“Common, Spirit-directed decision-making”?
“Do you commit yourself to Common, Spirit-directed decision-making with your brothers and sisters who are part of Plow Creek Fellowship?”
That commitment is the topic of discussion here in a couple weeks. I usually don’t go to community meetings, but I think I will go to this one. Because this “Common, Spirit-directed decision-making” is the very reason I stopped attending these meetings years ago.
In Christian communities, when group decision-making is discussed, the emphasis is usually on discerning God’s will. Trying to pray and listen and discuss together in order to hear God’s voice and encourage each other to do what God wants us to do. The idea is that we can help each other hear God better. And I agree with that (though there are plenty of historical examples of times when an individual heard God’s voice more clearly than the group).
If “Common, Spirit-directed decision-making” was only about discernment, then I would certainly support it and participate. But it’s not just about listening to God and helping each other listen. It’s also about making a group decision. A decision that is backed by the power of the group, the social and economic power, a decision that is enforced by that power. If there is mostly consensus, then this power may not be noticed often. But when there is unresolved disagreement, then the majority ends up pressuring or forcing some people to do something they don’t want to do. Perhaps this usually occurs over minor issues. But sometimes it involves, say, pressuring someone into a job they don’t want, or maybe forcing them out of a job. Or out of a house. Or raising rents. Issues that impact people’s lives deeply (which is why they fight over them). I’m not just talking about this community here, but in any communal-type Christian group. I’ve lived in three over the past fifteen years and witnessed many examples of the power of the group being applied forcefully.
This is the part that I see diverging from Jesus’ teaching and example. We didn’t get this decision-making model from Jesus, but from the (very un-Christlike) society around us. Jesus certainly helped others discern God’s will.

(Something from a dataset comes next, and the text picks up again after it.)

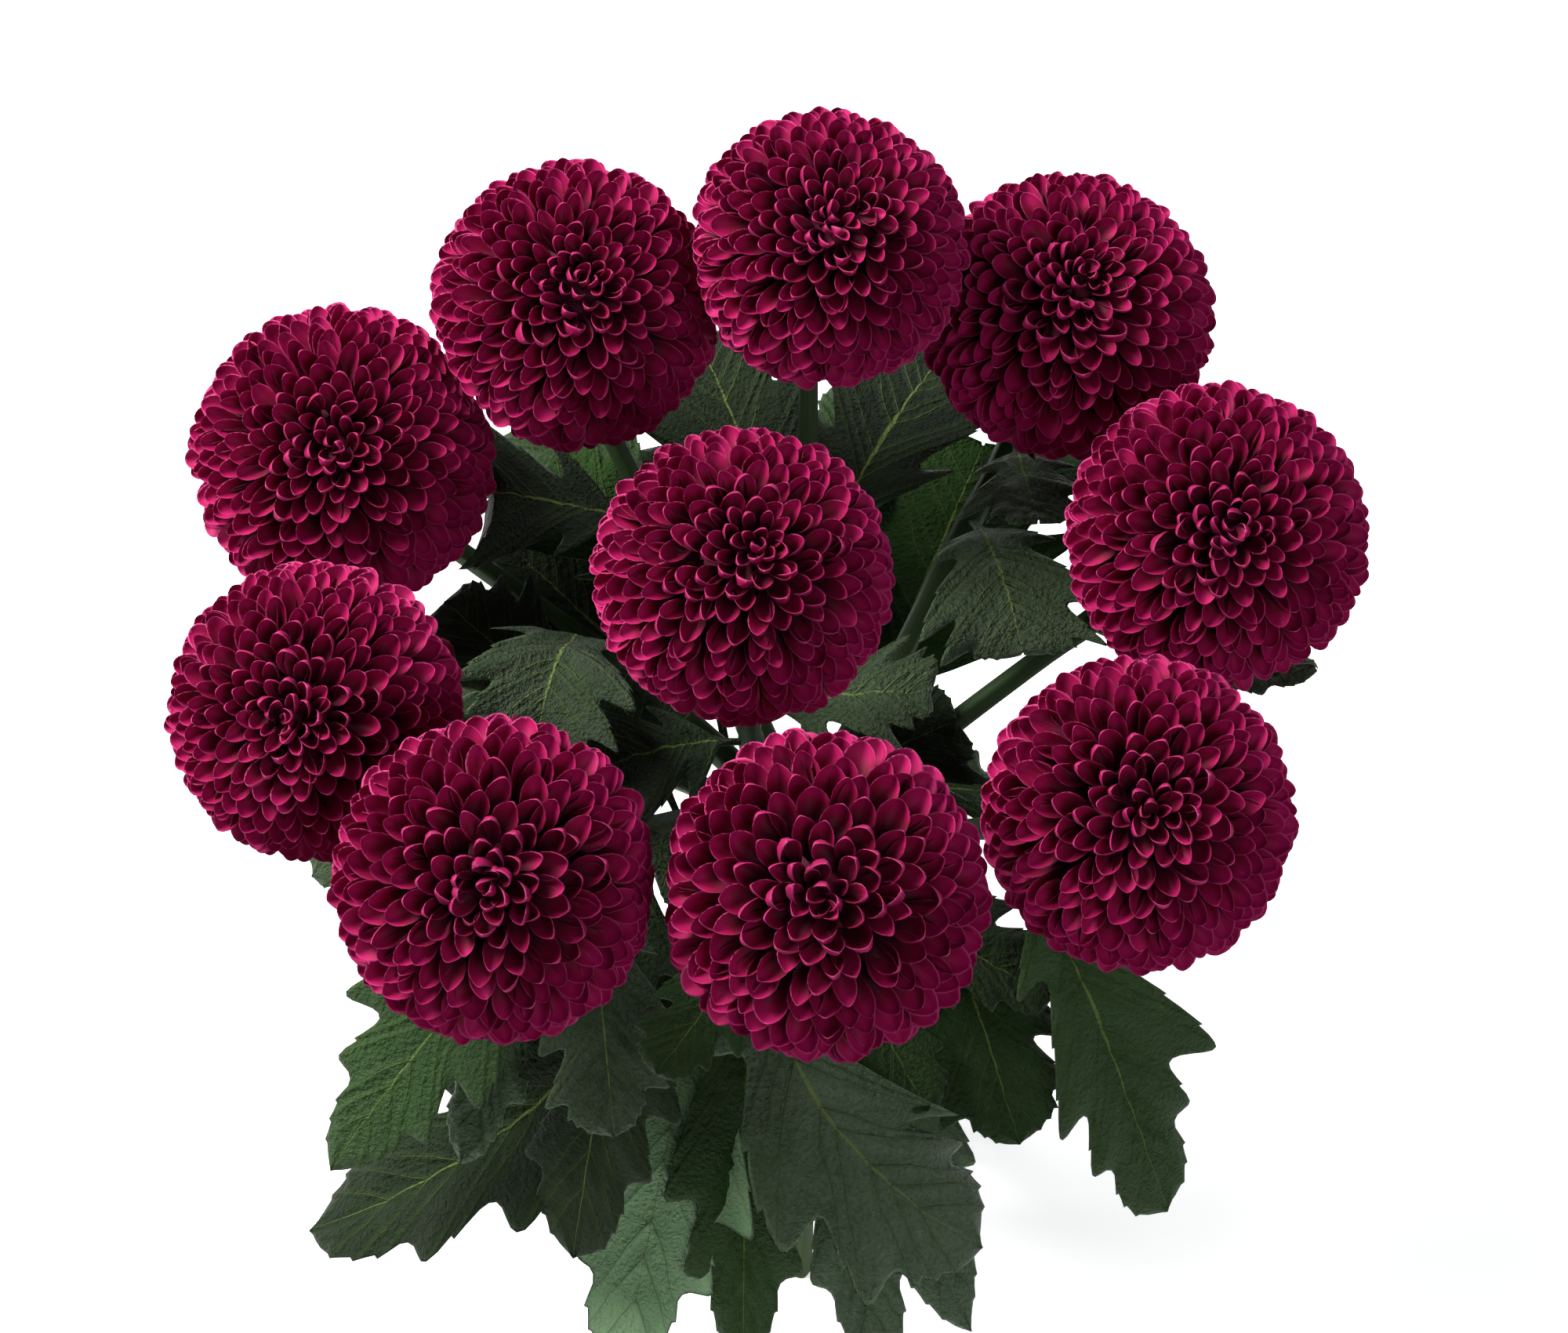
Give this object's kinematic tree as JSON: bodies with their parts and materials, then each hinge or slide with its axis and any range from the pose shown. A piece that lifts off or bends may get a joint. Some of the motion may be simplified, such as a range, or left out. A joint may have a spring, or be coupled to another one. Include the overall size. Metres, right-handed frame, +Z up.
{
  "type": "pompon chrysanthemum",
  "caption": "Hand-tied bunch of cut pompon chrysanthemums: round crimson heads of cupped petals over lobed dark leaves, on spiralled stems that stand on their level cut ends.",
  "frame": {"origin": "centre of the middle stem's cut end, on the surface that the bunch stands on, under the middle of the whole bunch", "axes": "+Z up along the bunch; -Y towards the side that the picture was taken from; +X to the right as seen from that side"},
  "size_m": [0.3138, 0.2975, 0.3602],
  "materials": {
    "petal": "velvety matt",
    "greenery": "satin, finely bumpy",
    "twine": "matt fibre"
  },
  "bodies": {
    "root": {"bloom_right": "petal", "leafy_stem_right": "greenery", "bloom_top_right": "petal", "leafy_stem_top_right": "greenery", "bloom_top": "petal", "leafy_stem_top": "greenery", "bloom_top_left": "petal", "leafy_stem_top_left": "greenery", "bloom_left_upper": "petal", "leafy_stem_left_upper": "greenery", "bloom_left_lower": "petal", "leafy_stem_left_lower": "greenery", "bloom_bottom_left": "petal", "leafy_stem_bottom_left": "greenery", "bloom_bottom": "petal", "leafy_stem_bottom": "greenery", "bloom_right_lower": "petal", "leafy_stem_right_lower": "greenery", "bloom_middle": "petal", "leafy_stem_middle": "greenery", "twine_tie": "twine"}
  },
  "joints": []
}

But when there wasn’t agreement about what God’s will was, Jesus didn’t force anyone to submit to his judgment, or to the group’s. (Take Judas, for example.) Jesus tried to get people to do the right thing, but he insisted they do it freely, not under pressure or coercion.
So that’s what I think we should be doing as well. Not just to avoid the hurt and resentment that people feel when they’re coerced by the group (though that’s certainly important). But to show that what God’s Spirit really wants is our freely given love, not merely our obedience. And to bear witness that we trust in God’s power, not the power of the group.

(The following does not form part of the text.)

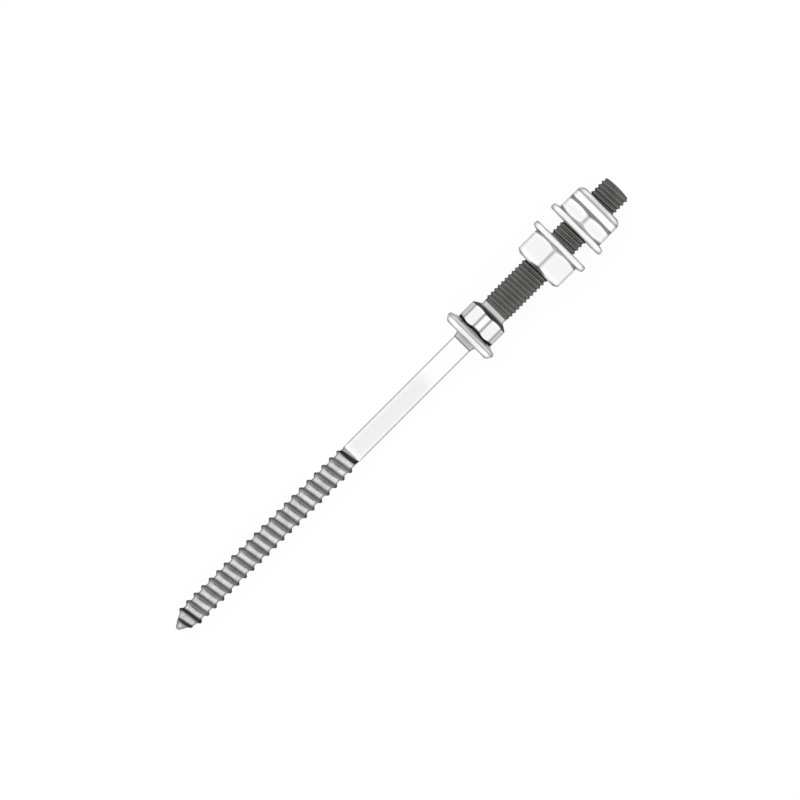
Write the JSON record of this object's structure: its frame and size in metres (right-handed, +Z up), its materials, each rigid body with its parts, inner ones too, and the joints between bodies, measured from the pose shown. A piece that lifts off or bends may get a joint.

Some may see this opting out of decision-making as opting out of the community. But it seems to me that these meetings are a very small part of community life. The vast majority of our time is not spent in decision-making meetings but in sharing life together and working together, caring for our neighbors, our families, and others outside the community, and trusting others to care for us. This is what community life means to me.
I think Jesus demonstrated that the administrative structures and authority of group decision-making are not needed in a community inspired and directed by God’s Spirit. We don’t need it, and it undermines our purpose as followers of Jesus.